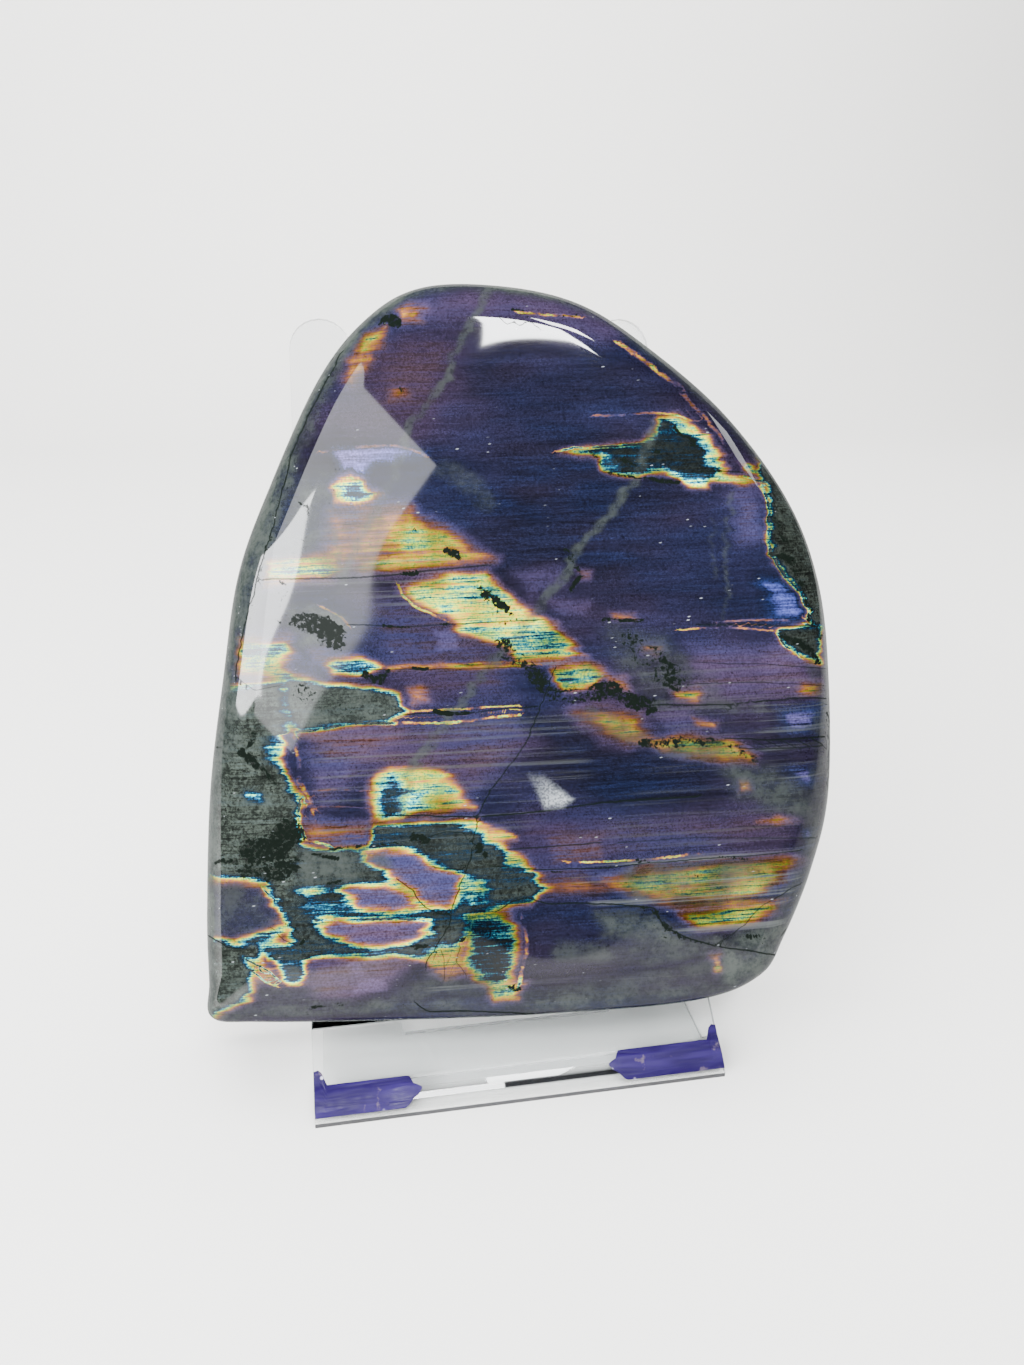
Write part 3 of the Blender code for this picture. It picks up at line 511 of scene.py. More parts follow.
# A dark hairline: (width, strength, path)
CRACKS = {
    "long_crack": (1.3, 1.0, ((556, 668), (545, 700), (530, 735), (519, 752), (491, 788), (478, 814),
        (473, 844), (466, 872), (453, 906), (448, 926), (435, 949), (425, 967))),
    "ledge_crack": (1.5, 1.0, ((343, 352), (328, 378), (304, 424), (292, 452), (280, 500), (262, 560),
        (248, 610), (240, 650), (236, 680), (248, 692))),
    "side_crack": (1.0, 0.8, ((236, 676), (254, 691), (277, 686))),
    "line_573": (2.0, 0.8, ((263, 580), (330, 578), (389, 575), (440, 569), (488, 564))),
    "line_625": (1.5, 0.8, ((347, 625), (400, 626), (445, 625), (540, 620))),
    "line_668": (1.2, 0.8, ((368, 670), (430, 670), (519, 667))),
    "line_712": (1.5, 0.8, ((404, 714), (471, 712), (540, 706))),
    "line_816": (1.8, 1.0, ((379, 814), (409, 815), (478, 817), (520, 814), (602, 802), (700, 796))),
    "thread_834": (1.0, 1.0, ((430, 836), (446, 832), (462, 833), (470, 842), (478, 846))),
    "line_849": (1.4, 0.8, ((500, 850), (560, 846), (600, 842))),
    "line_868": (1.4, 0.9, ((488, 866), (538, 869), (600, 868), (660, 862), (745, 856), (800, 850))),
    "island_line": (1.4, 1.0, ((398, 880), (412, 892), (424, 908), (440, 914), (452, 914))),
    "island_dash": (1.4, 1.0, ((434, 868), (462, 870))),
    "crack_905": (1.7, 1.0, ((500, 911), (514, 902), (528, 898), (551, 904), (602, 904), (653, 908),
        (663, 926), (690, 938), (717, 947), (790, 956))),
    "left_crack": (1.5, 1.0, ((208, 935), (216, 940), (228, 948), (244, 949))),
    "bottom_line": (1.6, 1.0, ((417, 1004), (430, 1012), (470, 1011), (540, 1014))),
    "line_699": (1.8, 0.9, ((653, 705), (730, 704), (790, 698), (824, 699))),
    "line_626": (2.4, 0.8, ((700, 625), (760, 625), (814, 627))),
    "line_740": (1.6, 0.9, ((724, 738), (770, 740), (826, 737))),
    "line_750": (1.4, 0.8, ((740, 748), (780, 749), (822, 746))),
    "line_680": (1.2, 0.7, ((690, 684), (760, 682), (820, 686))),
    "line_660": (1.2, 0.7, ((700, 662), (760, 664), (822, 668))),
    "line_836": (1.3, 0.7, ((620, 842), (700, 838), (815, 838))),
    "line_826": (1.0, 0.7, ((738, 826), (800, 826))),
    "corner_crack": (1.2, 0.8, ((717, 945), (735, 932), (762, 906), (800, 884))),
    "shoulder_line": (1.3, 0.8, ((782, 935), (806, 900), (822, 850), (828, 800), (829, 700))),
    "hair_705": (0.9, 0.8, ((727, 710), (740, 704), (750, 699))),
    "hook_crack": (1.0, 0.9, ((270, 928), (284, 940), (300, 946))),
    "cluster_line": (1.2, 0.8, ((697, 472), (722, 471), (742, 472))),
    "tan_line": (0.9, 0.8, ((436, 944), (446, 960), (444, 978))),
    "tan_line_b": (0.9, 0.8, ((460, 946), (458, 962), (466, 974))),
    "reflex_a": (1.0, 1.0, ((500, 318), (506, 324), (514, 322))),
    "reflex_b": (1.0, 1.0, ((508, 318), (520, 326), (528, 321), (540, 328))),
    "reflex_c": (0.9, 1.0, ((516, 319), (534, 322))),
}

# A frosted chip under the polish, denser towards the point where x + y is larger
FROST = ((526, 773), (544, 775), (575, 800), (562, 808), (544, 809))
FROST_THIN, FROST_FULL = 1312, 1368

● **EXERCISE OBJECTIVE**
Can you give every line above again, exactly as written?

● **SOLUTION BELOW**
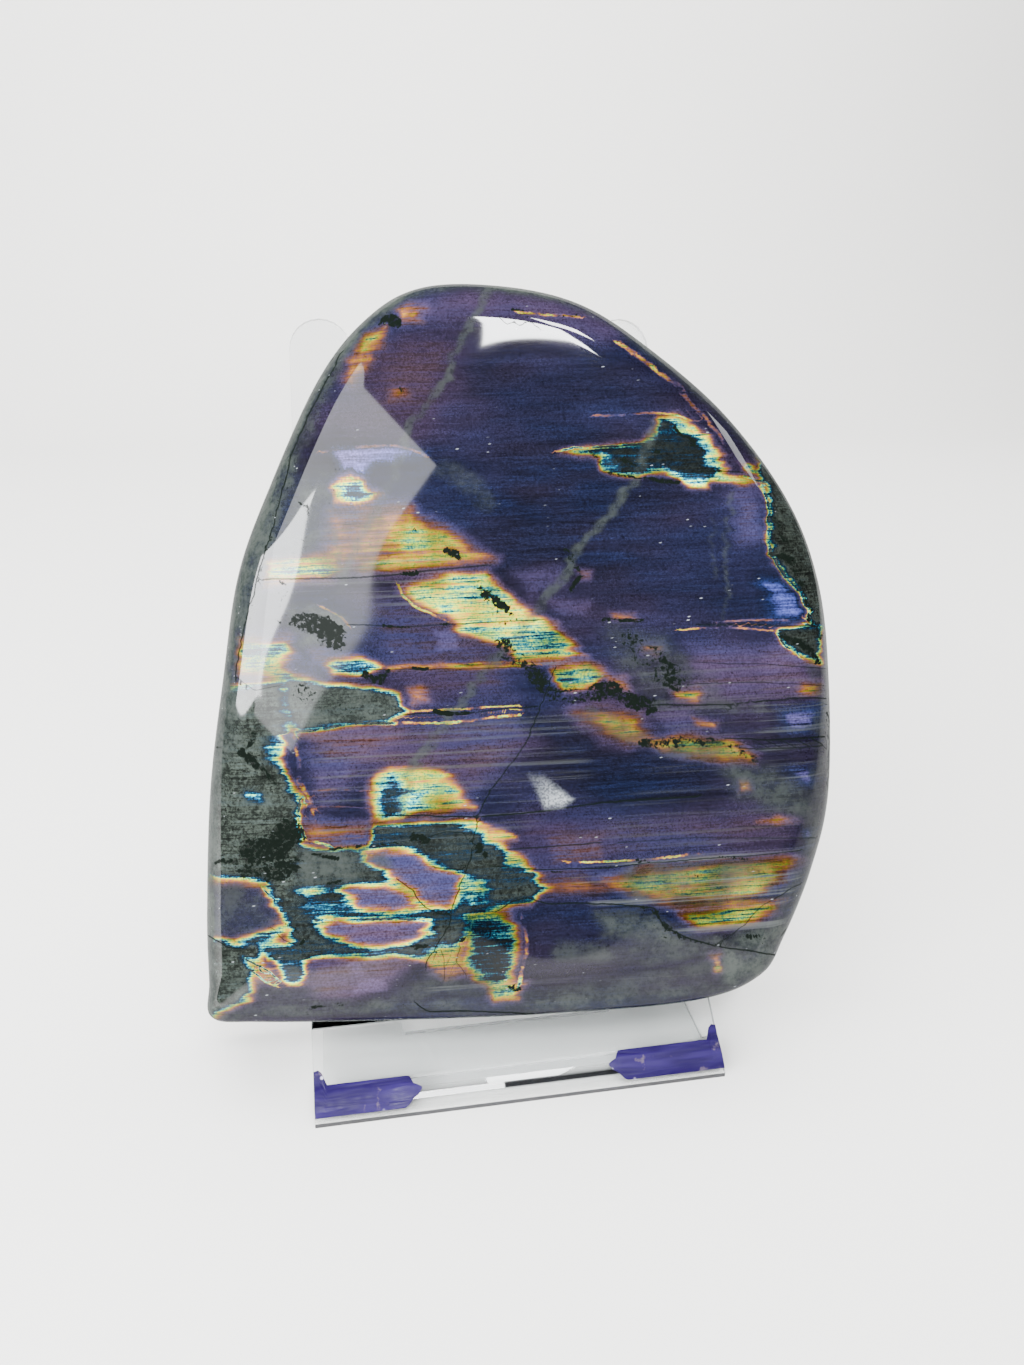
Write part 3 of the Blender code for this picture. It picks up at line 511 of scene.py. More parts follow.
# A dark hairline: (width, strength, path)
CRACKS = {
    "long_crack": (1.3, 1.0, ((556, 668), (545, 700), (530, 735), (519, 752), (491, 788), (478, 814),
        (473, 844), (466, 872), (453, 906), (448, 926), (435, 949), (425, 967))),
    "ledge_crack": (1.5, 1.0, ((343, 352), (328, 378), (304, 424), (292, 452), (280, 500), (262, 560),
        (248, 610), (240, 650), (236, 680), (248, 692))),
    "side_crack": (1.0, 0.8, ((236, 676), (254, 691), (277, 686))),
    "line_573": (2.0, 0.8, ((263, 580), (330, 578), (389, 575), (440, 569), (488, 564))),
    "line_625": (1.5, 0.8, ((347, 625), (400, 626), (445, 625), (540, 620))),
    "line_668": (1.2, 0.8, ((368, 670), (430, 670), (519, 667))),
    "line_712": (1.5, 0.8, ((404, 714), (471, 712), (540, 706))),
    "line_816": (1.8, 1.0, ((379, 814), (409, 815), (478, 817), (520, 814), (602, 802), (700, 796))),
    "thread_834": (1.0, 1.0, ((430, 836), (446, 832), (462, 833), (470, 842), (478, 846))),
    "line_849": (1.4, 0.8, ((500, 850), (560, 846), (600, 842))),
    "line_868": (1.4, 0.9, ((488, 866), (538, 869), (600, 868), (660, 862), (745, 856), (800, 850))),
    "island_line": (1.4, 1.0, ((398, 880), (412, 892), (424, 908), (440, 914), (452, 914))),
    "island_dash": (1.4, 1.0, ((434, 868), (462, 870))),
    "crack_905": (1.7, 1.0, ((500, 911), (514, 902), (528, 898), (551, 904), (602, 904), (653, 908),
        (663, 926), (690, 938), (717, 947), (790, 956))),
    "left_crack": (1.5, 1.0, ((208, 935), (216, 940), (228, 948), (244, 949))),
    "bottom_line": (1.6, 1.0, ((417, 1004), (430, 1012), (470, 1011), (540, 1014))),
    "line_699": (1.8, 0.9, ((653, 705), (730, 704), (790, 698), (824, 699))),
    "line_626": (2.4, 0.8, ((700, 625), (760, 625), (814, 627))),
    "line_740": (1.6, 0.9, ((724, 738), (770, 740), (826, 737))),
    "line_750": (1.4, 0.8, ((740, 748), (780, 749), (822, 746))),
    "line_680": (1.2, 0.7, ((690, 684), (760, 682), (820, 686))),
    "line_660": (1.2, 0.7, ((700, 662), (760, 664), (822, 668))),
    "line_836": (1.3, 0.7, ((620, 842), (700, 838), (815, 838))),
    "line_826": (1.0, 0.7, ((738, 826), (800, 826))),
    "corner_crack": (1.2, 0.8, ((717, 945), (735, 932), (762, 906), (800, 884))),
    "shoulder_line": (1.3, 0.8, ((782, 935), (806, 900), (822, 850), (828, 800), (829, 700))),
    "hair_705": (0.9, 0.8, ((727, 710), (740, 704), (750, 699))),
    "hook_crack": (1.0, 0.9, ((270, 928), (284, 940), (300, 946))),
    "cluster_line": (1.2, 0.8, ((697, 472), (722, 471), (742, 472))),
    "tan_line": (0.9, 0.8, ((436, 944), (446, 960), (444, 978))),
    "tan_line_b": (0.9, 0.8, ((460, 946), (458, 962), (466, 974))),
    "reflex_a": (1.0, 1.0, ((500, 318), (506, 324), (514, 322))),
    "reflex_b": (1.0, 1.0, ((508, 318), (520, 326), (528, 321), (540, 328))),
    "reflex_c": (0.9, 1.0, ((516, 319), (534, 322))),
}

# A frosted chip under the polish, denser towards the point where x + y is larger
FROST = ((526, 773), (544, 775), (575, 800), (562, 808), (544, 809))
FROST_THIN, FROST_FULL = 1312, 1368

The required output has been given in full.